„Hier haben die Krähen noch eine Domäne“

■ Interview mit dem Dortmunder Rechtsanwalt Christoph-M. Stegers, Verteidiger in vielen Arzt-Haftungsprozessen, über die Chance von geschädigten Patienten, vor Gericht Recht zu bekommen / Freisprüche und Einstellung der Verfahren als Regel

Das milde Urteil im Prozeß gegen den Hamburger Orthopädieprofessor Rupprecht Bernbeck ist von den betroffenen PatientInnen mit Empörung aufgenommen worden. Die hohen Geldsummen, die sie in einem früheren Vergleichsverfahren vom Hamburger Senat und der Allianz -Versicherung erhalten haben, können sie für ihre Verkrüpplungen nicht „entschädigen“. Im Gespräch mit der taz erläutert der Dortmunder Rechtsanwalt Christoph-M. Stegers, warum Ärzte in Strafprozessen so gute Chancen haben.

taz: Muß der Arzt hierzulande den Staatsanwalt fürchten?

Stegers: Nein. Die Verurteilungsquote beim Vorwurf eines Behandlungsfehlers liegt unter zehn Prozent, und die Einstellungsquote etwa wegen mangelnden Tatverdachts oder Geringfügigkeit ist überdurchschnittlich hoch. Bewährungs oder Haftstrafen im Zusammenhang mit Kunstfehlerprozessen sind mir persönlich überhaupt nicht bekannt. Eher muß der Arzt im Falle eines solchen Prozesses schlechte Publicity und Umsatzverluste fürchten.

Das klingt, als wenn geschädigte Patienten gleich auf eine Strafanzeige gegen ihren Arzt verzichten können.

Zu Strafverfahren kann man den Leuten nur unter ganz eingeschränkten Kriterien raten: wenn der Fall gesundheitspolitische Dimensionen hat, beispielsweise bei einer Serientat oder schweren Organisationsmängeln, wenn ein grober Behandlungsfehler vorliegt, wenn der Ursachenzusammenhang zwischen diesem Behandlungsfehler und dem Schaden klipp und klar auf der Hand liegt und der zivilrechtlich geltend zu machende Schaden eher gering oder schon reguliert ist. Sonst besteht die Gefahr, daß man sich für seine Schadensregulierung selbst einen Stein in den Weg legt.

Haben Patienten, an denen gepfuscht wurde, denn vor Zivilgerichten größere Chancen?

Ja. Denn in Zivilprozessen geht es eben doch nur um die Verteilung von Schadenslasten, also ums Geld, während im Strafverfahren sozusagen die gesamte Berufsehre auf dem Spiel steht.

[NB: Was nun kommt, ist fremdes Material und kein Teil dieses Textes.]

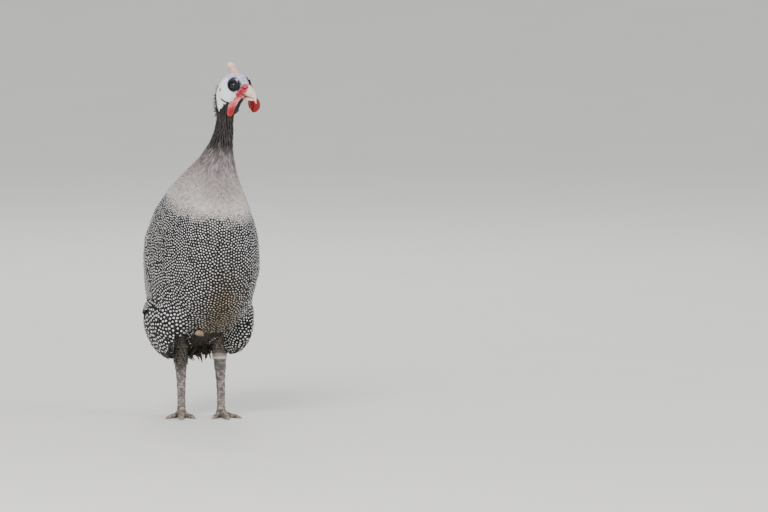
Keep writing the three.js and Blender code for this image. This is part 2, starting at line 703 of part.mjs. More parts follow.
function foot(leg, name) {
  const toes = Object.fromEntries(Object.entries(TOES).map(([key, [heading, ...rest]]) => (
    [key, toe(leg, heading * leg.side, ...rest)])));
  const curve = shankCurve(leg);
  const ankle = column(curve, [0.0, 0.06, 0.12, 0.2], () => SHANK_HALF_WIDTH * 1.12, () => SHANK_HALF_DEPTH * 1.1, 11);
  const ball = ellipsoid([leg.foot[0], leg.foot[1], BALL_Z], BALL_RADII, 10, 6);
  const shape = join([ball, ankle, ...Object.values(toes).map((t) => t.shape)])
    .subtract(join([floorCut, block([600, 600, 100], [0, 0, SHANK_FOOT_Z - GAP / 2 + 50])]));
  const meshes = [node(`foot_${name}`, shape, materials.leg)];
  for (const [key, made] of Object.entries(toes)) {
    const nail = claw(made, CLAW_LENGTH[key]).subtract(floorCut);
    meshes.push(node(`claw_${name}_${key}`, nail, materials.claw));
  }
  return meshes;
}

// Ring worn round the left shank, just under the hock
const BAND_Z = [74.5, 83];
const BAND_RADIUS = 9.7;
const BAND_WALL = 1;

// Centre of the shank at a height
function shankCentre(leg, z) {
  const curve = shankCurve(leg);
  let low = 0;
  let high = 1;
  while (high - low > 1e-4) {
    const share = (low + high) / 2;
    if (curve.getPoint(share).z < z) low = share;
    else high = share;
  }
  return curve.getPoint(low);
}

function legBand(leg) {
  const ring = (radius, z) => Array.from({ length: 18 }, (_, k) => {
    const turn = (2 * Math.PI * k) / 18;
    const centre = shankCentre(leg, z);
    return v3(centre.x + radius * Math.cos(turn), centre.y + radius * Math.sin(turn), z);
  });
  const [low, high] = BAND_Z;
  const inside = BAND_RADIUS - BAND_WALL;
  const bore = loft([ring(inside, low - 1), ring(inside, high + 1)]);
  return loft([ring(BAND_RADIUS, low), ring(BAND_RADIUS, high)]).subtract(bore);
}

// Flank lobes of feathers that hang outside the thighs
const LOBES = {
  left: { centre: [46, 6, 124], radii: [21.5, 52, 44.5], lean: 6 },
  right: { centre: [-46, 15, 118], radii: [22, 53, 45], lean: -15 },
};

// Lobe of a side, with its lower end leaning in towards the leg
function flankLobe({ centre, radii, lean }) {
  const ball = new THREE.SphereGeometry(1, 16, 10);
  ball.scale(...radii);
  ball.rotateY(radians(lean));
  ball.translate(...centre);
  return solid(ball);
}

function torso() {
  const stack = loft(heights(BODY_SLICES[0][0], NECK_BASE_Z + 12, 20, 0.92).map((z) => bodyRing(z, 28)));
  const body = join([stack, flankLobe(LOBES.left), flankLobe(LOBES.right)]);
  return body.subtract(join([
    wingRoom(1), wingRoom(-1), tailBase(TAIL_ROOM, GAP), thigh(LEGS.left, GAP), thigh(LEGS.right, GAP),
    shankRoom(LEGS.left, BAND_RADIUS + 0.5), shankRoom(LEGS.right, HOCK_ROOM),
    block([400, 400, 100], [0, 0, NECK_BASE_Z - GAP / 2 + 50]),
  ]));
}

function neck() {
  const stack = loft(heights(NECK_BASE_Z - 4, BODY_SLICES.at(-1)[0], 10, 1).map((z) => bodyRing(z, 20)));
  return stack.subtract(join([
    block([400, 400, 100], [0, 0, NECK_BASE_Z + GAP / 2 - 50]),
    block([400, 400, 100], [0, 0, NECK_TOP_Z - GAP / 2 + 50]),
  ]));
}

const bird = new THREE.Group();
bird.add(
  node('torso', torso(), materials.plumage),
  node('neck', neck(), materials.neck),
  node('head', head(), materials.skin),
  node('helmet', helmet(0), materials.helmet),
  node('bill_upper', billUpper(0), materials.bill),
  node('bill_lower', billLower(0), materials.bill),
  node('wattle_right', wattle(WATTLES.right, 0), materials.red),
  node('wattle_left', wattle(WATTLES.left, 0), materials.red),
  node('tail', join([tailBase(0), ...tailVanes()]), materials.flight),
);
for (const [name, leg] of Object.entries(LEGS)) {
  const shankCuts = [
    block([400, 400, 100], [0, 0, SHANK_FOOT_Z + GAP / 2 - 50]),
    block([400, 400, 100], [0, 0, HOCK_TOP_Z - GAP / 2 + 50]),
  ];
  const thighCut = block([400, 400, 100], [0, 0, HOCK_TOP_Z + GAP / 2 - 50]);
  bird.add(
    node(`eye_${name}`, eyeball(leg.side, 0), materials.eye),
    node(`wing_${name}`, wing(leg.side), materials.flight),
    node(`thigh_${name}`, thigh(leg, 0).subtract(thighCut), materials.plumage),
    node(`shank_${name}`, shank(leg).subtract(join(shankCuts)), materials.leg),
    ...foot(leg, name),
  );
}
bird.add(node('leg_band', legBand(LEGS.left), materials.band));

// The origin is the middle of the bird's footprint box on the floor
const size = new THREE.Box3().setFromObject(bird);
const middle = size.getCenter(v3(0, 0, 0));
bird.position.set(-middle.x, -middle.y, -size.min.z);

export default bird;
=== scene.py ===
import math

import bmesh
import bpy
import numpy as np
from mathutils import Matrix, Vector
from mathutils.bvhtree import BVHTree
from mathutils.kdtree import KDTree


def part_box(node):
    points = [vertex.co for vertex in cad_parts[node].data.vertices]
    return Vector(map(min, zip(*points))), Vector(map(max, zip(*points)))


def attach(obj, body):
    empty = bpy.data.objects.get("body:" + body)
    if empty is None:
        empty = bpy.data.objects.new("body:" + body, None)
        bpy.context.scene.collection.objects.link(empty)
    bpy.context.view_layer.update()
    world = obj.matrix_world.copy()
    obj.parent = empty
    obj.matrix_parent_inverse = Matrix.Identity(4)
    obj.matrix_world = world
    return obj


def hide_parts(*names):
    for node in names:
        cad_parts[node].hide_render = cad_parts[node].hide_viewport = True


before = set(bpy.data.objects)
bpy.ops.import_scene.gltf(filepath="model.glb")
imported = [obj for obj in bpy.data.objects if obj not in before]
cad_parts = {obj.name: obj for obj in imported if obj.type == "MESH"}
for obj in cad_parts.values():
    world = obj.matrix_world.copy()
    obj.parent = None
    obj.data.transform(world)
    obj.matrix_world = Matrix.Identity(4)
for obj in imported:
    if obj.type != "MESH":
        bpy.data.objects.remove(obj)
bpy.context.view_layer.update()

MM = 0.001
# The head looks towards the bird's left. Its axes are forward, left and up.
YAW = math.radians(26)
AXES = np.array([[math.sin(YAW), -math.cos(YAW), 0], [math.cos(YAW), math.sin(YAW), 0], [0, 0, 1]])
EYE_OWN = np.array([11.0, -99.0, 442.0])
EYEBALL = np.array([2.6, 9.3, -2.2])
# The part's own drawing frame stands this far from the row frame
eye_low, eye_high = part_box("eye_left")
SHIFT = (np.array(eye_low) + np.array(eye_high)) / 2 - (EYE_OWN + EYEBALL @ AXES) * MM
# The barb map counts in centimetres, and each feather's share of the bake map is this wide
BARB_UNIT = 0.01
BAKE_SIZE = 0.0015
rng = np.random.default_rng(11)
SIDES = ((1, "left"), (-1, "right"))


# Small maths

def smooth(x, lo, hi):
    t = np.clip((x - lo) / (hi - lo), 0.0, 1.0)
    return t * t * (3 - 2 * t)


def unit(v):
    return v / np.maximum(np.linalg.norm(v, axis=-1, keepdims=True), 1e-12)


def mix(a, b, t):
    t = np.asarray(t)[..., None]
    return np.asarray(a) * (1 - t) + np.asarray(b) * t


def hashed(*cells):
    """A repeatable number from 0 to 1 for each cell of a pattern."""
    total = sum(np.asarray(c, float) * k for c, k in zip(cells, (12.9898, 78.233, 37.719, 4.581)))
    return np.mod(np.sin(total) * 43758.5453, 1.0)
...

Wo liegen die Hauptprobleme, einen Behandlungs- oder Kunstfehler nachzuweisen?

Erstens in der Materie selbst, denn es ist schon ein Unterschied, ob ich als Gewalttäter oder als Arzt zu Heilungszwecken mit dem Messer auf jemanden einsteche. Zweitens ist aber auch die Gutachterproblematik nach wie vor von großer Bedeutung.

Hackt noch immer eine Krähe der anderen kein Auge aus?

Im Strafverfahren haben die Krähen noch eine Domäne, obwohl sie ansonsten eine vom Aussterben bedrohte Art sind. Das liegt eben daran, daß es bei Strafprozessen hauptsächlich um das berufliche Ethos geht. Da scheinen die Krähen noch ihr Futter zu finden beziehungsweise wollen Nestverschmutzung vermeiden. Wenn also an die Sachverständigen nicht die richtigen Fragen gestellt werden, erlahmt auch schnell deren Erkenntnisinteresse. Und so kommt es dann, daß sich durch geschickte Weichenstellungen der Gutachter theoretisch mögliche, vor allem aber entlastende Geschehensabläufe auf einmal zu richterlichen Zweifeln verdichten und dann zu Freisprüchen oder Einstellungen führen. Besonders schlimm ist es, wenn die Sache vor dem Amtsgericht verhandelt wird. Die überforderten Einzel- oder Schöffenrichter sind nur allzu froh, wenn sie den Fall mit einem simplen Einstellungsbeschluß erledigen können.

Sehen Sie Verbesserungsmöglichkeiten?

Es wäre sinnvoll, bei den Staatsanwaltschaften entsprechende Spezialabteilungen einzurichten und dort laufend medizinische Fortbildung zu betreiben. Heute sind die Staatsanwälte viel zu schnell bereit , auch schwere Fälle bei hinreichendem Tatverdacht vor der Hauptverhandlung einzustellen. Manch ein Patient empfindet das wie eine zweite Beleidigung. Aber die Staatsanwälte können sich mit Kunstfehlerprozessen eben keine Lorbeeren verdienen, weil bekannt ist, daß die Freispruchsquote so hoch ist.